Mounted at /content/drive


In [19]:
DEVICE = torch.device('cuda' if torch.cuda.is_available() else 'cpu')
WINDOW_SIZE = 168
BATCH_SIZE = 128
LEARNING_RATE = 1e-2
EPOCHS = 100
PATIENCE = 10
MODEL_NAME = "vgg_model.h5"
MODEL_PATH = f"/content/drive/MyDrive/4-1_다변량통계분석/models/{MODEL_NAME}"

In [4]:
df = pd.read_csv(path)

print(df.iloc[:168].isnull().values.any()) # nan 존재
# print(df.iloc[165].isnull().values.any()) # 임의의 행에 nan 존재하는지 확인
print(df.iloc[169:].isnull().values.any()) # 그다음 행부터는 nan 존재하지 않음 확인

True
False


In [26]:
df = pd.read_csv(path)

# 1-1. 테스트셋(2021년도) 분리
df['datetime'] = pd.to_datetime(df['datetime'])
df_test = df[df['datetime'] >= '2021-01-01'].copy().reset_index(drop=True)
df = df[df['datetime']<'2021-01-01'].reset_index(drop=True)
print(f"train&eval 데이터 개수: {len(df)}")
print(f"test 데이터셋 개수: {len(df_test)}")

if 'datetime' in df.columns: df = df.drop(columns=['datetime']) # datetime 제거
Y = '청주 지역공급량(Gcal)'

# 1-2. 첫 168행 삭제
df = df.iloc[168:].reset_index(drop=True)
print(f"Nan 존재여부: {df.isnull().values.any()}") # 전체 데이터에 nan 있는지 확인

# 1-3. Y-X 형태로
cols = [Y] + [c for c in df.columns if c!=Y]
data_vals = df[cols].values
test_vals = df_test[cols].values
# y_test = df_test.iloc[:,0].values
# x_test = df_test.iloc[:,2:].values

# 1-4. train/val 분할
val_size = int(len(data_vals) * 0.2)
val_raw = data_vals[:val_size]
train_raw = data_vals[val_size:]

# 1-5. scaling - leakage 방지하기 위해 분할 먼저
scaler = StandardScaler()
train_data = scaler.fit_transform(train_raw)
val_data = scaler.transform(val_raw)
test_scaled = scaler.transform(test_vals)

train&eval 데이터 개수: 35064
test 데이터셋 개수: 8760
Nan 존재여부: False


In [None]:
df.head(10)

In [None]:
df.tail(10)

In [29]:
print(f"scaled_df 모양: {data_vals.shape}; scaled_df 길이: {data_vals.size}")
print(f"train_raw 모양: {train_raw.shape}; train_raw 길이: {train_raw.size}")

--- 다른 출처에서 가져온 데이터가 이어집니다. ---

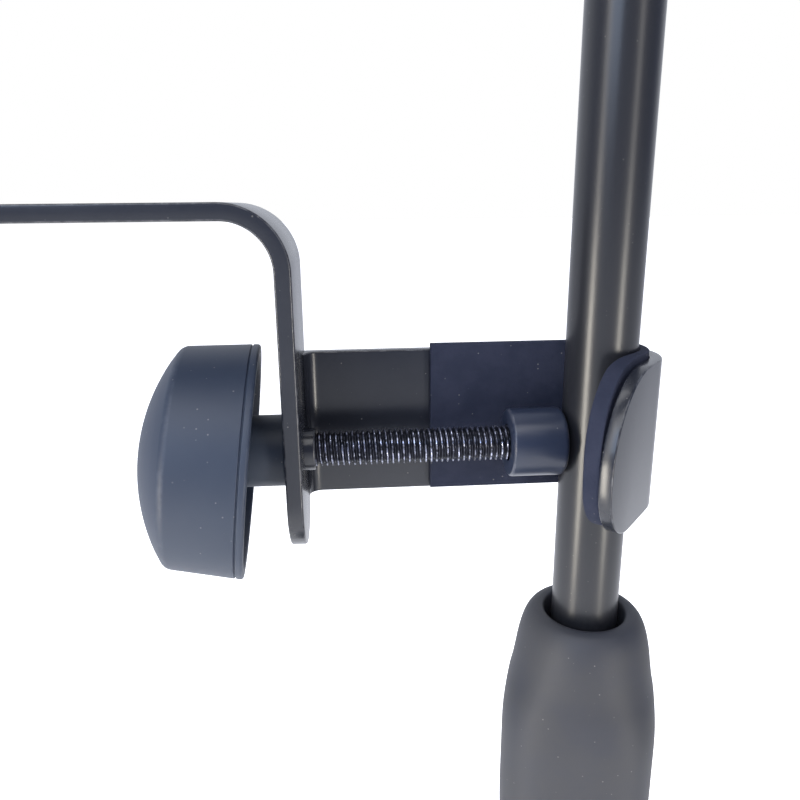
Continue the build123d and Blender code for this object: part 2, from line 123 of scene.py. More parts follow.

print(f"val_size: {val_size}")
print(f"cols size: {len(cols)}")
print(f"train size: {train_data.shape}")

scaled_df 모양: (34896, 503); scaled_df 길이: 17552688
train_raw 모양: (27917, 503); train_raw 길이: 14042251
val_size: 6979
cols size: 503
train size: (27917, 503)


In [17]:
# Sliding window dataset
class SlidingWindowDataset(Dataset):
  def __init__(self, data, window_size):
    self.data = data
    self.window_size = window_size

  def __len__(self):
    return len(self.data) - self.window_size

  def __getitem__(self, idx):
    # 입력 범위: idx ~ idx + window_size (과거 데이터)
    # 타겟 시점: idx + window_size (맞춰야 할 현재 시점)

    # 1. 입력 시퀀스 추출 (과거 window_size 개 + 현재 시점 1개)
    sequence = self.data[idx : idx + self.window_size + 1].copy() # shape: (window_size + 1, features)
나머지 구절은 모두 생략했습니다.